The declaration commits $60 billion towards continental AI ambitions and led to the creation of an Africa AI Council made up of seven ICT ministers and eight independent members.

So far, 15 African countries have adopted a national AI strategy or policy. Still, infrastructure is not satisfactory.

According to the report, outside South Africa, only about one-third of built data centre capacity is fully utilised. Even in South Africa, 74% of capacity is fitted out and in use.

Operators say they are building ahead of demand, planning on 10- to 20-year horizons.

The demand side is still uneven. While 47% of Africans are mobile subscribers, only 28% use mobile internet.

In some low-income countries, internet access can take up to 26.4% of average monthly income. The physical coverage gap has narrowed to 9%, but the usage gap stands at 64%.

At the same time, data consumption per smartphone in sub-Saharan Africa averages about 6.7GB per month, far below the global average of 21.6GB.

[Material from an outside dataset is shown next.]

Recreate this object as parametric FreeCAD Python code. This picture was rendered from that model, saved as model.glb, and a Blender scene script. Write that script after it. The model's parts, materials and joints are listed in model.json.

The International Finance Corporation estimates that doubling undersea cable capacity could cut bandwidth prices by 30 to 50%. Even moderate price drops could push usage steeply higher.

Connectivity is expanding. Africa’s terrestrial fibre network reached about 1.3 million kilometres in 2025, up from 1 million kilometres in 2019.

The World Bank approved $500 million in late 2025 to deploy a further 90,000 kilometres of fibre. Egypt now connects to more than 19 subsea cable systems, Djibouti to 12, and South Africa to 11.

However, access to computing power is limited. Latency from African users to major cloud regions abroad usually exceeds 70 to 100 milliseconds, compared with less than 20 milliseconds in mature markets.

Where local cloud regions exist, such as in South Africa, median latency falls to between 35 and 45 milliseconds.

The report describes this as a “compute divide”. It argues that competitiveness will depend more on where computing capacity sits and how close it is to users, not just connectivity,

Investment is flowing in response. Hyperscalers and technology investors are estimated to have committed between $2.5 billion and $4 billion to African data centres in recent years.

Development finance institutions have put in an estimated $1.5 billion to $2 billion since 2016. Commercial banks, private equity firms and sovereign investors have also stepped up.

Private equity-backed platforms such as Raxio and Actis-backed Digital Realty have pursued regional expansion. Telecom-linked operators including Africa Data Centres, Nxtra by Airtel and STELLARIX are carving out carrier-neutral facilities while leveraging existing fibre networks.

Governments are building national facilities as well. Nigeria’s Galaxy Backbone, Ghana’s National Data Centre, Rwanda’s National Data Centre and state-backed projects in Ethiopia and Togo aim to anchor government cloud services and sensitive public data locally.

The economics are demanding, with building a standard Tier III facility globally now costing about $11.3 million per megawatt.

For AI-ready sites, tenant fit-out costs alone can reach $15 million to $25 million per megawatt. In Africa, operators face additional expenses linked to power back-up systems and imported equipment, with generators sometimes taking up to 18 months to deliver.

Occupancy can also take time. The report says it may take up to eight years for a new African data centre to reach 85% occupancy.

Yashnath Issur, CEO of Nxtra by Airtel Africa, said: “Developing large-scale infrastructure, such as a 40-MW data centre, fundamentally transforms the economic model of the industry.

“Beyond unlocking significant economies of scale in both construction and operations, this level of capacity also strengthens our position when negotiating long-term power purchase agreements. The result is greater cost predictability, improved energy security, and a more resilient foundation for sustainable growth.”

Talent is another pressure point, with Uptime Institute projecting the global industry will require 2.5 million full-time staff by the end of 2025.

In Africa, 39% of operators quote retention of skilled staff as their main human resources challenge. In Nigeria, that figure reaches 67%.

To respond, experts launched the Data Centre Talent Project for Africa in 2025. The three-month programme aims to enrol more than 100 engineering graduates in its pilot phase across Nigeria, Kenya and South Africa, with at least 30 job placements in the first cycle.

Despite the challenges, the report concludes that Africa’s digital economy could reach $1.5 trillion by 2030.

For that to happen, Africa data centre capacity will need to move from scarce infrastructure to becoming a reliable, local backbone for cloud services, AI and public systems.